Composite images and standards of beauty

There is an interesting visual experiment on Flickr by Pierre Tourigny that uses composite images to investigate our standards of beauty. By using SquirlzMorph to create multi-morph composites from images of dozens of people, the user made visual averages of what we consider to be attractive. The images were taken from the popular website HotOrNot, which allows people to post their pictures to be publicly rated for attractiveness on a 1 to 10 scale (10 being hot), as well as images of finalists from the 2005 Miss Universe pageant. The HotOrNot composites are curious in that they give a spectrum of attractiveness, looking closely you can distinguish the shift in proportions, from the pudgy-faced, small-nosed ones, to the thin-cheeked, curved-brow tens (there is also composites of 9.5+ images separated by age). The Miss Universe composites, apart from looking remarkably similar, display similarities between European delegates and the finalists (perhaps we still go by the old school European standards of beauty), while the American incorporates the features of all the other countries, as it closely resembles the composite made from all the participants.

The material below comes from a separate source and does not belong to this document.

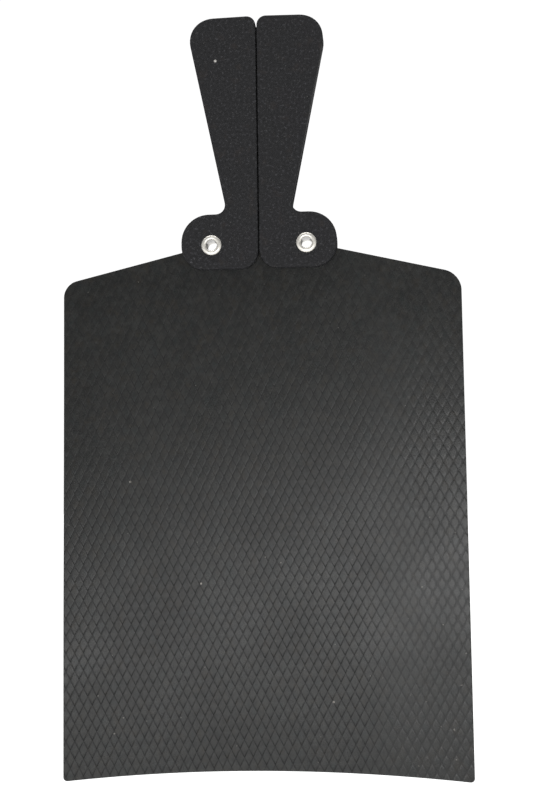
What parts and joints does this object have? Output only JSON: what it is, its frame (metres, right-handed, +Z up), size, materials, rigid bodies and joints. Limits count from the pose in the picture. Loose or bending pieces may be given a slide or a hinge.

Though, similar to projects like Face of Tomorrow and Beauty Check have been around for a while, this one does not pose people specifically for the project, which lends it a certain authenticity. None of this, of course, proves anything about objective standards of beauty, in that it is possible we just create face-templates in our mind based on averages of faces we are told are beautiful. However, a long-term study of composites could reveal to what degree our ideals change over time.